# Information supplied start

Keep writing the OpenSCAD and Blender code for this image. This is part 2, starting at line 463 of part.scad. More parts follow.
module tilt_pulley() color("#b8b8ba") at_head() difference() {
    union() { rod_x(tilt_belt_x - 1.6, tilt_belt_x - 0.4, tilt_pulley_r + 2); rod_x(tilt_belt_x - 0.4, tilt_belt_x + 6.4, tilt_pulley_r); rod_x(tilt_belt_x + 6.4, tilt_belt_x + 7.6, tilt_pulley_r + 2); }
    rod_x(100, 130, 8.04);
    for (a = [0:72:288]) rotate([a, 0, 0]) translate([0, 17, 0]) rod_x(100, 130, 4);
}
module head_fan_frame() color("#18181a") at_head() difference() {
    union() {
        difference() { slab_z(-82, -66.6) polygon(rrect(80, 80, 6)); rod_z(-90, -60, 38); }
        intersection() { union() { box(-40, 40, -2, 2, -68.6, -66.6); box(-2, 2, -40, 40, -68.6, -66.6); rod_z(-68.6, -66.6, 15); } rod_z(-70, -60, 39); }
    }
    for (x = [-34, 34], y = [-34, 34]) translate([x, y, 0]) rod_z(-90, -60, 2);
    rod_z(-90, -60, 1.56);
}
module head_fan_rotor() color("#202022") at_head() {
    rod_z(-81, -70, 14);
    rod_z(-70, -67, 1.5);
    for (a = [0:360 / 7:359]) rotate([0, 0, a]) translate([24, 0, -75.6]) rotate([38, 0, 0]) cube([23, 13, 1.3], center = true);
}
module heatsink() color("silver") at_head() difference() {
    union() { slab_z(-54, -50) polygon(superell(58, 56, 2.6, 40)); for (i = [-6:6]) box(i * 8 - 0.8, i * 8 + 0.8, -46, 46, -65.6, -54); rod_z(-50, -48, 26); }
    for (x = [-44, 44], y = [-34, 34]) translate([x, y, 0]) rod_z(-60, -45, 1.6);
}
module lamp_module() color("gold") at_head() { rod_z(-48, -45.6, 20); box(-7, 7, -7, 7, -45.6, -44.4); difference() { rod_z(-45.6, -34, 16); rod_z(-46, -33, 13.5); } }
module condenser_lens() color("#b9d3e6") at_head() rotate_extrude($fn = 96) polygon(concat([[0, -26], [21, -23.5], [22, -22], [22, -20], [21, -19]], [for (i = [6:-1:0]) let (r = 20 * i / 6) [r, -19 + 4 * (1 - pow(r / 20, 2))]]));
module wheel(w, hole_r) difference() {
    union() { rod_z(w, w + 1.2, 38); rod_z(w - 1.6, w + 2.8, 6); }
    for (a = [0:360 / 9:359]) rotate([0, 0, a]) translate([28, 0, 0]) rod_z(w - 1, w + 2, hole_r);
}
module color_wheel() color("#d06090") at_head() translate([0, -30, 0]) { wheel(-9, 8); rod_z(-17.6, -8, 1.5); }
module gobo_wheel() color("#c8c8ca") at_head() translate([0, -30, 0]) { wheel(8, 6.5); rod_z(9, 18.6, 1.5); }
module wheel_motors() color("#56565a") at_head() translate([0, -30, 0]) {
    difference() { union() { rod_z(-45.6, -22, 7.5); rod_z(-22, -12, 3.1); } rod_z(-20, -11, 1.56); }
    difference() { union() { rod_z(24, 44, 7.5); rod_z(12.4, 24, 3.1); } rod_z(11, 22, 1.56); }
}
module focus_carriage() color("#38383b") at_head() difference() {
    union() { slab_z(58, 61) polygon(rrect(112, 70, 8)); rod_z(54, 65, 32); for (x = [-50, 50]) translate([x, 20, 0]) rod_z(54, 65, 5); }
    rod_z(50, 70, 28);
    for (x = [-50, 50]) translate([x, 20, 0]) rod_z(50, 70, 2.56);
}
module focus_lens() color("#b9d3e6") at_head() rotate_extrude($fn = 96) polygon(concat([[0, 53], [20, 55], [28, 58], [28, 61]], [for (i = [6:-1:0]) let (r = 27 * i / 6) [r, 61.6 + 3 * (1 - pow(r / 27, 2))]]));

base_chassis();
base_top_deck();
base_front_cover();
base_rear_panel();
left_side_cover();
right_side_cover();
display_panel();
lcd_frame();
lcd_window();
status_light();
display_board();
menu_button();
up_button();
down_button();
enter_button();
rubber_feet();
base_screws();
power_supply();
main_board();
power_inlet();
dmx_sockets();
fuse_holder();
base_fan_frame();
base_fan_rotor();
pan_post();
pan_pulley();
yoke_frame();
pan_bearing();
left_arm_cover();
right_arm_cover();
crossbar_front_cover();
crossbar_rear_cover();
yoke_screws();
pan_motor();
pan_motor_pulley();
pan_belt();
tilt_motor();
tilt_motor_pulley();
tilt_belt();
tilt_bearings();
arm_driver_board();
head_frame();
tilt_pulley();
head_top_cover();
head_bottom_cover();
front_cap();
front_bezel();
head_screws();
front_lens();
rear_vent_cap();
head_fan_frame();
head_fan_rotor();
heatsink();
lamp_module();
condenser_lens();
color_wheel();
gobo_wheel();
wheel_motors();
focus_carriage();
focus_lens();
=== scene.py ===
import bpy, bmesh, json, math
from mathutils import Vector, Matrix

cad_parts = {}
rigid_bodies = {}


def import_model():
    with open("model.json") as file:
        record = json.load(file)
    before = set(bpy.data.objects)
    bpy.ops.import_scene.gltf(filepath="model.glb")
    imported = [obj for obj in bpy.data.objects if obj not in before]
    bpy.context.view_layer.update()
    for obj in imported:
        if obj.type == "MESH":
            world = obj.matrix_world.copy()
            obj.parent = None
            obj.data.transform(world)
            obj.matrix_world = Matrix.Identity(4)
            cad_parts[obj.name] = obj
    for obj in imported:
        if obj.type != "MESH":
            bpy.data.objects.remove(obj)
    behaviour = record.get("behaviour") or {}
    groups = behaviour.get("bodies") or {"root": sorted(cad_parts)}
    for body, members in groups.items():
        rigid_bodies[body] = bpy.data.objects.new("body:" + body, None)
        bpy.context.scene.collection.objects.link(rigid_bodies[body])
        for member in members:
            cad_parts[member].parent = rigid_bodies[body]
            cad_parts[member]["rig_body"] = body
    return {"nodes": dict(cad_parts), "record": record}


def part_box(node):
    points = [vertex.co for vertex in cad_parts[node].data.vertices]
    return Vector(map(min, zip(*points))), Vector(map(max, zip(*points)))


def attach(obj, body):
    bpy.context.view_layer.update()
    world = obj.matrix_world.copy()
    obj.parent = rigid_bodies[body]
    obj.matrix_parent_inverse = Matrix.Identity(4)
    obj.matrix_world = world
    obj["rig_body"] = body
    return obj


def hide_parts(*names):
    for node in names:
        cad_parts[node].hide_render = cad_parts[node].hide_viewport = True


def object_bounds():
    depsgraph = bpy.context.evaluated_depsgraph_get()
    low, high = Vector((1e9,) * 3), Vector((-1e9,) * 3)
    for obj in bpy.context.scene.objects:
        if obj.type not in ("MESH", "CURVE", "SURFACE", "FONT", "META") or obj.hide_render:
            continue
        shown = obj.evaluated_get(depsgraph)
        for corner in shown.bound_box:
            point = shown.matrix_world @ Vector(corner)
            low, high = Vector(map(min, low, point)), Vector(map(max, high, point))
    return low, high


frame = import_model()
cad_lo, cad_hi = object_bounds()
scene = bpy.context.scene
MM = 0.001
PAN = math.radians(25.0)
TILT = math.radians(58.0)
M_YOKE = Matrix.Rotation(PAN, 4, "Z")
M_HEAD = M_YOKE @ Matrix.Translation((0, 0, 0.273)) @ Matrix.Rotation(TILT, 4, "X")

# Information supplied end

Requirement
Within the listing above, the range opens at the line with "base_chassis();" and closes at the line with "bpy.data.objects.remove(obj)". Reproduce exactly the lines of that range, including both ends.

Answer
base_chassis();
base_top_deck();
base_front_cover();
base_rear_panel();
left_side_cover();
right_side_cover();
display_panel();
lcd_frame();
lcd_window();
status_light();
display_board();
menu_button();
up_button();
down_button();
enter_button();
rubber_feet();
base_screws();
power_supply();
main_board();
power_inlet();
dmx_sockets();
fuse_holder();
base_fan_frame();
base_fan_rotor();
pan_post();
pan_pulley();
yoke_frame();
pan_bearing();
left_arm_cover();
right_arm_cover();
crossbar_front_cover();
crossbar_rear_cover();
yoke_screws();
pan_motor();
pan_motor_pulley();
pan_belt();
tilt_motor();
tilt_motor_pulley();
tilt_belt();
tilt_bearings();
arm_driver_board();
head_frame();
tilt_pulley();
head_top_cover();
head_bottom_cover();
front_cap();
front_bezel();
head_screws();
front_lens();
rear_vent_cap();
head_fan_frame();
head_fan_rotor();
heatsink();
lamp_module();
condenser_lens();
color_wheel();
gobo_wheel();
wheel_motors();
focus_carriage();
focus_lens();
=== scene.py ===
import bpy, bmesh, json, math
from mathutils import Vector, Matrix

cad_parts = {}
rigid_bodies = {}


def import_model():
    with open("model.json") as file:
        record = json.load(file)
    before = set(bpy.data.objects)
    bpy.ops.import_scene.gltf(filepath="model.glb")
    imported = [obj for obj in bpy.data.objects if obj not in before]
    bpy.context.view_layer.update()
    for obj in imported:
        if obj.type == "MESH":
            world = obj.matrix_world.copy()
            obj.parent = None
            obj.data.transform(world)
            obj.matrix_world = Matrix.Identity(4)
            cad_parts[obj.name] = obj
    for obj in imported:
        if obj.type != "MESH":
            bpy.data.objects.remove(obj)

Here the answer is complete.